Étant insatisfaite des théories féministes et du marxisme traditionnel, qui faisaient tous deux l’éloge du travail rémunéré, Scholz développe la notion de dissociation-valeur. Ainsi, dans la socialisation par la valeur, le travail abstrait est en relation étroite avec les rapports inégaux entre les sexes. Le travail et la marchandise ne pouvant recouvrir les fonctions vivantes, il est nécessaire d’avoir le pendant inverse, les tâches effectuées par les femmes, afin de perpétuer le capitalisme, même si ces activités sont dissociées de la sphère marchande. Toutefois, la part dissociée n’est pas qu’un sous-système, elle est partie prenante du rapport social global. Ce faisant, Scholz reprend l’idée de Silvia Federici Federici (Wages against Housework) selon laquelle le travail ménager est nécessaire au capitalisme.
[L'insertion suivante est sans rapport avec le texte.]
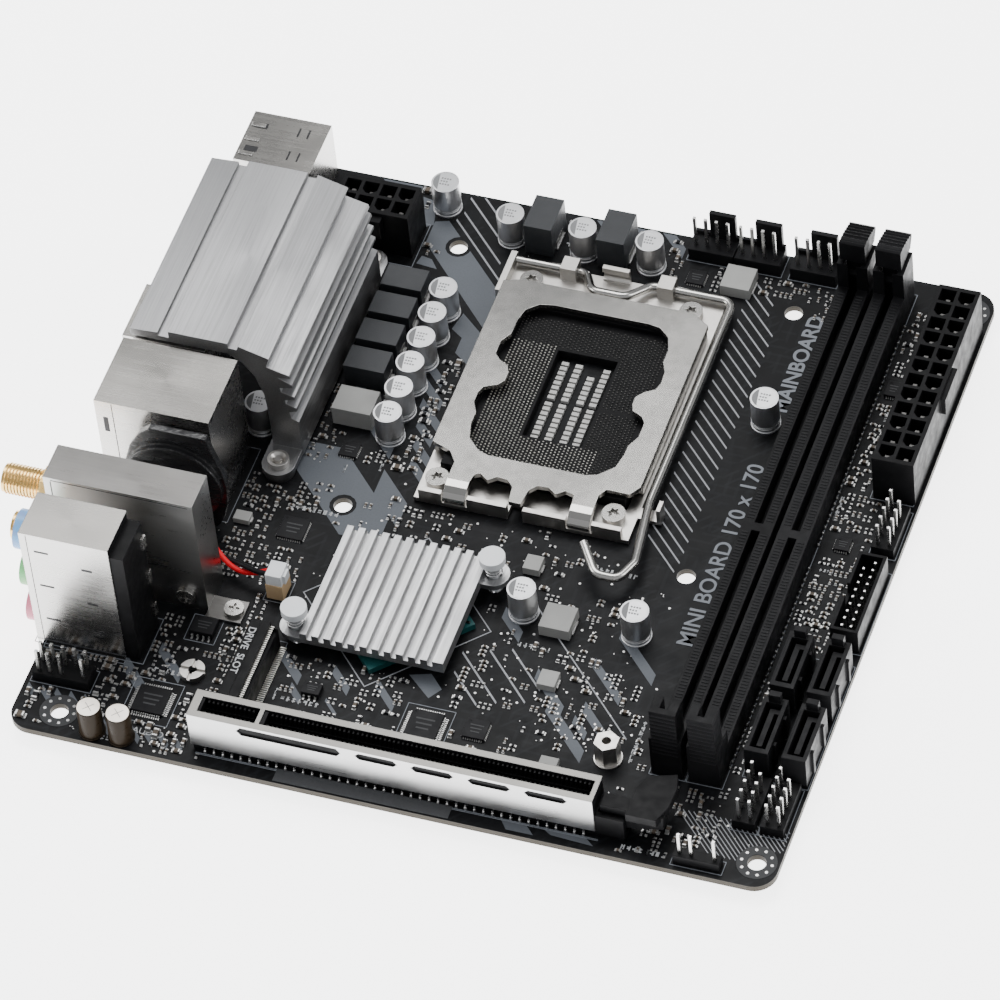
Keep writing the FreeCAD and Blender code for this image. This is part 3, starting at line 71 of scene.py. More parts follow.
class Shader:
    """A node material with a few short ways to add procedural detail."""

    def __init__(self, name, colour, rough=0.5, metal=0.0):
        self.material = bpy.data.materials.new(name)
        self.material.use_nodes = True
        self.material.diffuse_color = (*colour, 1.0)
        self.tree = self.material.node_tree
        self.bsdf = self.tree.nodes["Principled BSDF"]
        self.bsdf.inputs["Metallic"].default_value = metal
        self.coords = self.add("ShaderNodeTexCoord").outputs["Object"]
        self.colour = self.fixed("ShaderNodeRGB", (*colour, 1.0))
        self.rough = self.fixed("ShaderNodeValue", rough)
        self.normal = None

    def add(self, kind, **settings):
        made = self.tree.nodes.new(kind)
        for key, setting in settings.items():
            setattr(made, key, setting)
        return made

    def link(self, source, target):
        self.tree.links.new(source, target)

    def fixed(self, kind, setting):
        made = self.add(kind)
        made.outputs[0].default_value = setting
        return made.outputs[0]

    def math(self, operation, first, second):
        made = self.add("ShaderNodeMath", operation=operation)
        for socket, item in zip(made.inputs, (first, second)):
            if isinstance(item, (int, float)):
                socket.default_value = item
            else:
                self.link(item, socket)
        return made.outputs[0]

    def height_of(self, vector):
        """The Z part of a vector."""
        made = self.add("ShaderNodeSeparateXYZ")
        self.link(vector, made.inputs[0])
        return made.outputs["Z"]

    def stretched(self, scale, turn=0.0):
        """Object coordinates scaled, then turned about Z. The scale is one number, or one for each axis."""
        made = self.add("ShaderNodeMapping")
        made.inputs["Scale"].default_value = scale if isinstance(scale, tuple) else (scale,) * 3
        made.inputs["Rotation"].default_value = (0.0, 0.0, turn)
        self.link(self.coords, made.inputs["Vector"])
        return made.outputs[0]

    def bands(self, vector, axis, scale):
        made = self.add("ShaderNodeTexWave", wave_type="BANDS", bands_direction=axis)
        self.link(vector, made.inputs["Vector"])
        made.inputs["Scale"].default_value = scale
        return made.outputs["Fac"]

    def noise(self, vector, scale=1.0, detail=3.0, rough=0.5):
        made = self.add("ShaderNodeTexNoise")
        self.link(vector, made.inputs["Vector"])
        made.inputs["Scale"].default_value = scale
        made.inputs["Detail"].default_value = detail
        made.inputs["Roughness"].default_value = rough
        return made.outputs["Fac"]

    def ramp(self, source, low, high, bottom=0.0, top=1.0):
        made = self.add("ShaderNodeMapRange")
        self.link(source, made.inputs["Value"])
        for name, number in (("From Min", low), ("From Max", high), ("To Min", bottom), ("To Max", top)):
            made.inputs[name].default_value = number
        return made.outputs["Result"]

    def mix(self, amount, first, second):
        made = self.add("ShaderNodeMix", data_type="RGBA")
        for socket, item in ((made.inputs[0], amount), (made.inputs[6], first), (made.inputs[7], second)):
            if isinstance(item, (int, float)):
                socket.default_value = item
            elif isinstance(item, tuple):
                socket.default_value = (*item, 1.0)
            else:
                self.link(item, socket)
        return made.outputs[2]

    def tint(self, amount, colour):
        self.colour = self.mix(amount, self.colour, colour)

    def round_edges(self, radius):
        made = self.add("ShaderNodeBevel", samples=4)
        made.inputs["Radius"].default_value = radius
        self.normal = made.outputs[0]

    def bump(self, height, strength, distance):
        made = self.add("ShaderNodeBump")
        made.inputs["Strength"].default_value = strength
        made.inputs["Distance"].default_value = distance
        self.link(height, made.inputs["Height"])
        if self.normal is not None:
            self.link(self.normal, made.inputs["Normal"])
        self.normal = made.outputs[0]

    def edge_mask(self, radius):
        """One along sharp edges, nought on flats."""
        soft = self.add("ShaderNodeBevel", samples=4)
        soft.inputs["Radius"].default_value = radius
        plain = self.add("ShaderNodeNewGeometry")
        dot = self.add("ShaderNodeVectorMath", operation="DOT_PRODUCT")
        self.link(soft.outputs[0], dot.inputs[0])
        self.link(plain.outputs["Normal"], dot.inputs[1])
        return self.ramp(dot.outputs["Value"], 0.995, 0.86)

    def finish(self):
        self.link(self.colour, self.bsdf.inputs["Base Color"])
        self.link(self.rough, self.bsdf.inputs["Roughness"])
        if self.normal is not None:
            self.link(self.normal, self.bsdf.inputs["Normal"])
        return self.material


def plastic(name, colour, rough=0.45, grain=0.2, edge=0.00018, edge_wear_and_highlight=0.25, shine=0.09):
    """Moulded plastic: fine texture, slightly paler edges (part edge wear, part painted highlight), uneven
    gloss.
    """
    s = Shader(name, colour, rough)
    s.bsdf.inputs["Specular IOR Level"].default_value = shine
    cloud = s.noise(s.coords, 140.0, 4.0)
    s.tint(s.ramp(cloud, 0.35, 0.7, 0.0, 0.35), tuple(min(1.0, c * 1.4 + 0.003) for c in colour))
    s.rough = s.ramp(s.noise(s.coords, 420.0, 3.0), 0.3, 0.7, rough - 0.08, rough + 0.12)
    # paler edges: part edge wear, part painted highlight where the edges catch the light
    s.tint(s.math("MULTIPLY", s.edge_mask(edge), edge_wear_and_highlight), tuple(min(1.0, c * 1.8 + 0.018) for c in colour))
    s.round_edges(edge)
    s.bump(s.noise(s.coords, 5200.0, 2.0), grain, 0.00005)
    return s.finish()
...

La sphère domestique – et féminine – n’est pas un domaine inhérent à la sphère marchande, mais elle est ce qui est autre que la sphère marchande, ce que celle-ci doit exclure de son champ pour exister en tant que telle, son « contraire immanent ».

P. 21.

J’ai du mal à comprendre. Faut-il que j’aille lire Roswitha Scholz ? Mais je suis découragé par cette ontologie où une chose ne pourrait exister que si existe aussi son « contraire immanent ». Ça me semble de l’idéalisme délirant. C’est sans doute une nouvelle loi de la dialectique, d’invention récente. Ce n’est pas parce qu’on met des mots les uns derrière les autres dans une succession syntaxiquement cohérente qu’on obtient une phrase qui a un sens. L’expérience montre que certains philosophes estiment que c’est permis, mais ça ne me convainc pas fort. Mais il faut dans l’existence se donner certaines priorités ; il n’y a que vingt-quatre heures dans une journée et on ne peut pas tout faire. Alors, non, je ne vais, tout compte fait, pas lire Roswitha Scholz.

Notes
1.
Le mouvement international Wages for Housework s’est fortement répandu en Grande-Bretagne, en Italie et en Amérique du Nord à partir de 1972. Il a laissé peu de traces en français, à part quelques documents traduits à l’époque à Genève par le Collectif L’insoumise (et repris alors à Montréal par les Éditions du Remue-ménage). (Morgane Merteuil, dans Merteuil 2015, fait l’hypothèse que le silence français sur cette revendication antisystème est due à l’autorité en France de Christine Delphy, pour laquelle l’ennemi des femmes est l’homme et pas le capitalisme.) Se pose donc la question d’adopter une forme canonique de l’expression en français. En français, on trouve le plus souvent salaire pour le travail ménager ou salaire au travail ménager. Au 21e siècle, les historiennes canadiennes Louise Toupin et Camille Robert, se repenchant sur cette histoire, ont nettement privilégié la deuxième expression et l’ont utilisée exclusivement dans leurs titres, bien qu’elles puissent écrire occasionnellement la première aussi dans le corps du texte. Je décide donc d’adopter l’expression salaire au travail ménager.